Todo va a peor si la vida se vacía de gente, bullicio y ternura. Ayer volvió el fútbol a los estadios, pero el campo del Sevilla estaba sin espectadores y calor humano. O sea, un timo. Ya tengo escrito que el mayor estadio del mundo es la televisión, donde cabe lo que todos los campos juntos. Es inconcebible un espectáculo sin público. Es, en cierta manera, lo contrario del cine en las salas comerciales: hay que estar en silencio, pero disfrutas de la película con alguien y junto a otras personas, participando con tus risas, tus gritos de espanto en las escenas fuertes o con el ruido de las palomitas y el olor a pepinillo. No estamos solos.
Y eso que el partido televisado de ayer era un clásico, el Sevilla-Betis, un derbi de la ciudad, equivalente a un Athletic-Real Sociedad que, por cierto, tenemos pendiente una final de Copa a celebrar precisamente en Sevilla. Ayer, pese a ser un partido de máxima rivalidad y tan importante como las procesiones y la Feria de abril, resultó así, sin nadie en las gradas, un auténtico coñazo. Perdió el Betis, 2-0, flojo pero luchador. Le veo en segunda división.
La televisión es la televisión y el fútbol es el fútbol, valga la tautología. Y ambos se necesitan. La visión a distancia se completa con el clamor del público que está allí. Y sin esto no es nada, como un telediario, como un videojuego. Lo que ayer se escuchaba eran los gritos de los jugadores para pedirse el balón o para hacer indicaciones. Cuando estás in situ o cuando ves un partido con gente, esos gritos no se oyen, porque lo principal, el rumor de los espectadores, es lo único audible y válido.
También se oía el golpeo al balón, el eco contundente del chut. Ese sonido es incensario para un espectáculo. Es como escuchar sorber la sopa o el ruido de los dientes al morder algo crujiente como los barquillos. Es desagradable.
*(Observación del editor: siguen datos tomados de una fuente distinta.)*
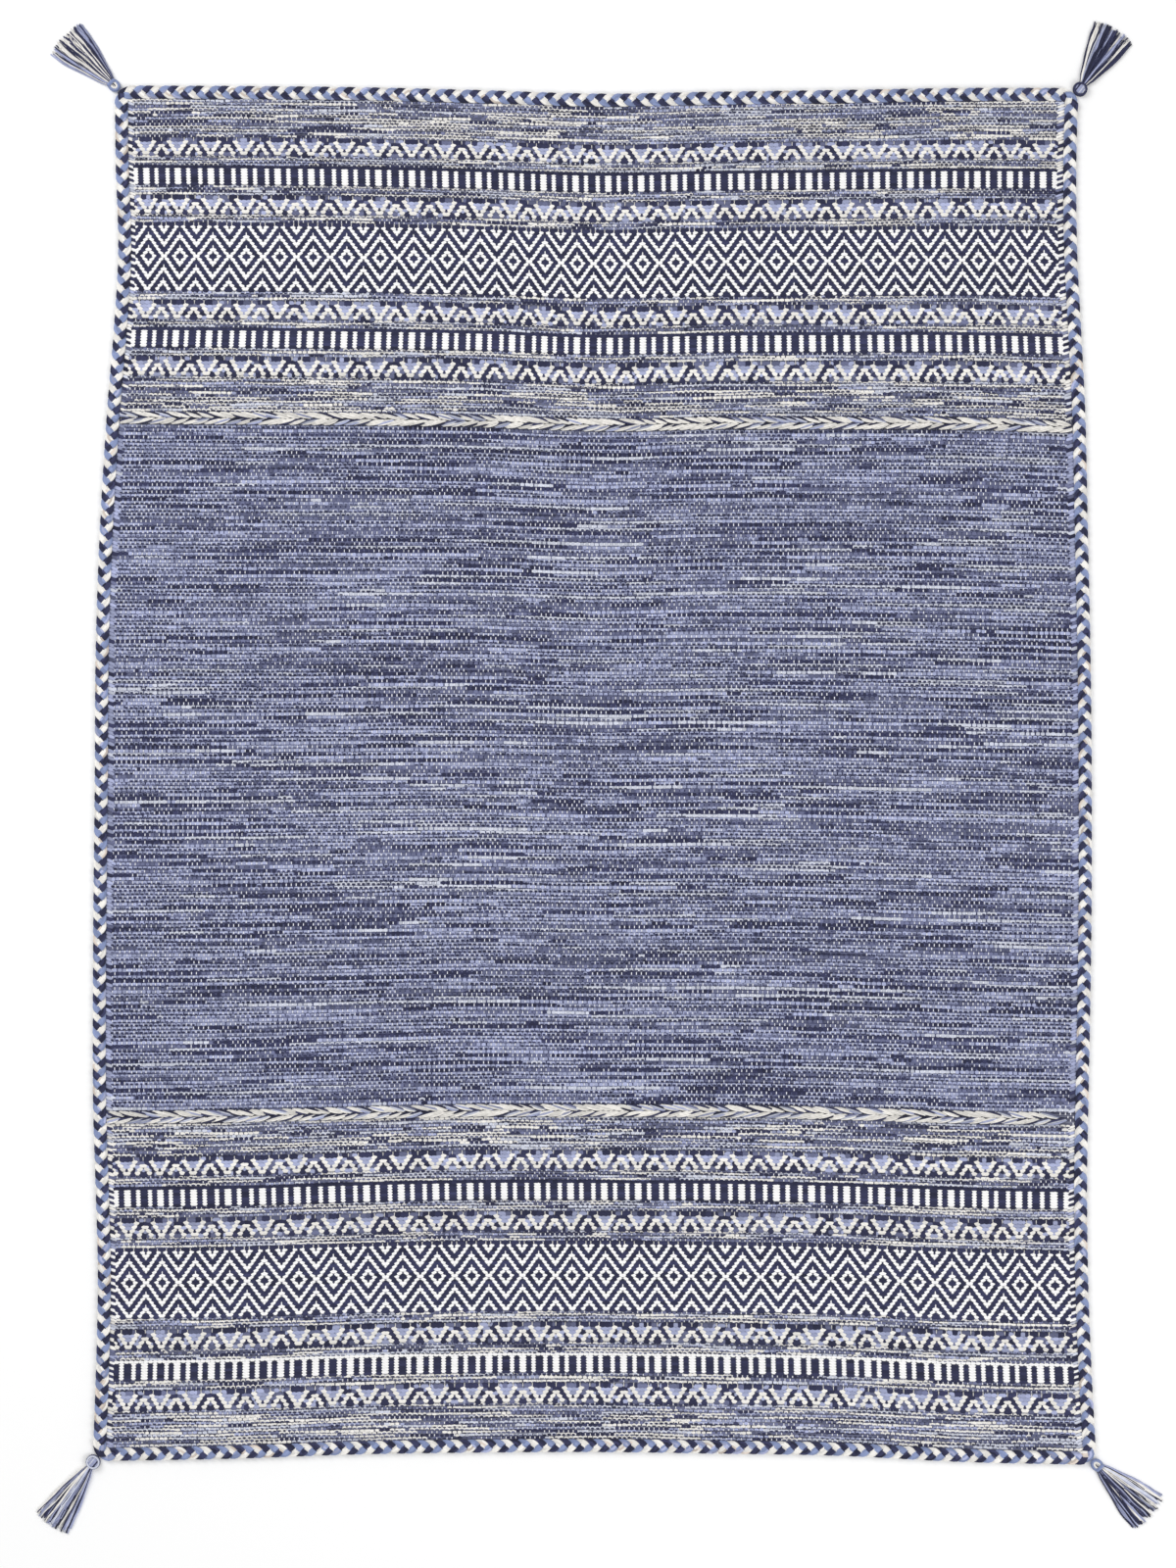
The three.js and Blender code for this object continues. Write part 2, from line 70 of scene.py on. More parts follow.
# The plait. Its lobes alternate between the outer and the inner side, three to a turn of a strand.
PLAIT_HALF_WIDTH = 8.2
PLAIT_INNER_HALF_WIDTH = 7.9
PLAIT_LOBE_PITCH = 10.4
PLAIT_CORNER_RADIUS = 13
PIECE_GAP = 0.3
CLOTH_INSET = PLAIT_HALF_WIDTH + PLAIT_INNER_HALF_WIDTH + PIECE_GAP

# The weave: warps across the panel, rows of weft, and the heights of the cloth and its floats.
WARPS = 393
WARP_PITCH = 3.0
REPEAT = 14
FIELD_ROWS = 188
FIELD_STEP = (FIELD_TOP - FIELD_BOTTOM) / FIELD_ROWS
# Rows are counted on from the first end: the count of the field's first row, and the rows that
# would lie under a chained row.
FIELD_COUNT = 200
CHAIN_ROWS = 4
MELANGE_PITCH = 3.65
GROUND_HEIGHT = 2.35
UNDER_PLAIT = 3.5

# Motif bands from the first end to the second, on the middle line.
BANDS = [
    ("zigzag", 781.2, 759.4),
    ("bars", 746.6, 723),
    ("zigzag", 710.2, 687.1),
    ("diamonds", 676.2, 591.8),
    ("zigzag", 580.3, 557.2),
    ("bars", 546.3, 522),
    ("zigzag", 511.1, 486.8),
    ("zigzag", -463.1, -486.2),
    ("bars", -500.2, -524.4),
    ("zigzag", -538.4, -562.1),
    ("diamonds", -575.4, -661.6),
    ("zigzag", -675.6, -699.9),
    ("bars_turned", -714.4, -738.1),
    ("zigzag", -750.8, -775.1),
]

# Charts of a repeat, one line for each row of weft. The letters run from the diamonds' column
# outwards to half a repeat away, and the chart is mirrored about both.
ZIGZAG_CHART = ["nnntnnnt", "bbbccnnn", "bbccnncc", "nccnnccn", "ccnnccnn"]
BARS_CHART = ["nnnnnnnn"] + 6 * ["wwnnwwnn"]
BARS_TURNED_CHART = ["wwwwwwww"] + 6 * ["nnwwnnww"]
DIAMOND_ROWS = 21

# Yarn colours as seen, red, green and blue of 255, and how far their tints spread.
DYES = {
    "navy": ((52, 54, 82), 0.25),
    "slate": ((104, 108, 138), 0.2),
    "blue": ((163, 169, 201), 0.14),
    "pale": ((203, 207, 222), 0.10),
    "cream": ((238, 235, 230), 0.07),
    "white": ((252, 251, 251), 0.02),
    "sky": ((136, 149, 188), 0.08),
    "sand": ((212, 200, 190), 0.1),
}
DYE_NAMES = list(DYES)
TINTS = 8
PALETTE_SIDE = 8
PALETTE_MARGIN = 0.08
rng = np.random.default_rng(41)


def curve_through(places, values):
    """A function on a smooth curve through a table's rows."""
    places, values = np.array(places, float), np.array(values, float)
    index = np.arange(len(places))
    before, after = np.maximum(index - 1, 0), np.minimum(index + 1, len(places) - 1)
    slopes = (values[after] - values[before]) / (places[after] - places[before])

    def at(where):
        where = np.clip(where, places[0], places[-1])
        i = np.clip(np.searchsorted(places, where, side="right") - 1, 0, len(places) - 2)
        span, rise = places[i + 1] - places[i], values[i + 1] - values[i]
        t = (where - places[i]) / span
        bend = t * (1 - t) * ((1 - t) * (slopes[i] * span - rise) - t * (slopes[i + 1] * span - rise))
        return values[i] + t * rise + bend

    return at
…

Lo único parecido a un partido normal fue ayer la megafonía del campo con los berridos del speaker, ese petardo gritón que vocifera histérico con los goles o comunica los cambios. Precisamente lo peor, importado de los estadios de rugby americano o el béisbol. Es muy artificial, como los aplausos enlatados en las series de televisión o en los shows en plató.
¿Y quién le llama cabrón al árbitro? ¿Quién pide la dimisión del presidente o el entrena-dor? ¿Quién comparte el bocata? ¿Quién silba y quién aplaude? ¿Quién canta el himno o el “Txoria txori”? ¿Quién se emociona o llora? ¿Quién hace así un día de fútbol? Así, San Mamés dimite y se deja comer por los leones.
Tengo para mí que el fútbol sin público es igual que comer solo. Por muy buenos que sean los guisos o los postres, si no los compartes, sino no hay charla, debate o risas en compañía mientras comes, aunque sea alpiste o morcilla requemada, pierde su gracia y su sentido.
Además, lo de ayer fue un pésimo ejemplo para la gente cruelmente confinada. Mirad la foto superior. ¿No habíamos quedado que los jugadores no se abrazaran en la celebración de los goles? ¿Y qué hace ese grupo sevillistas arremolinados? Temo que el fútbol juegue a favor del virus y nos meta un gol.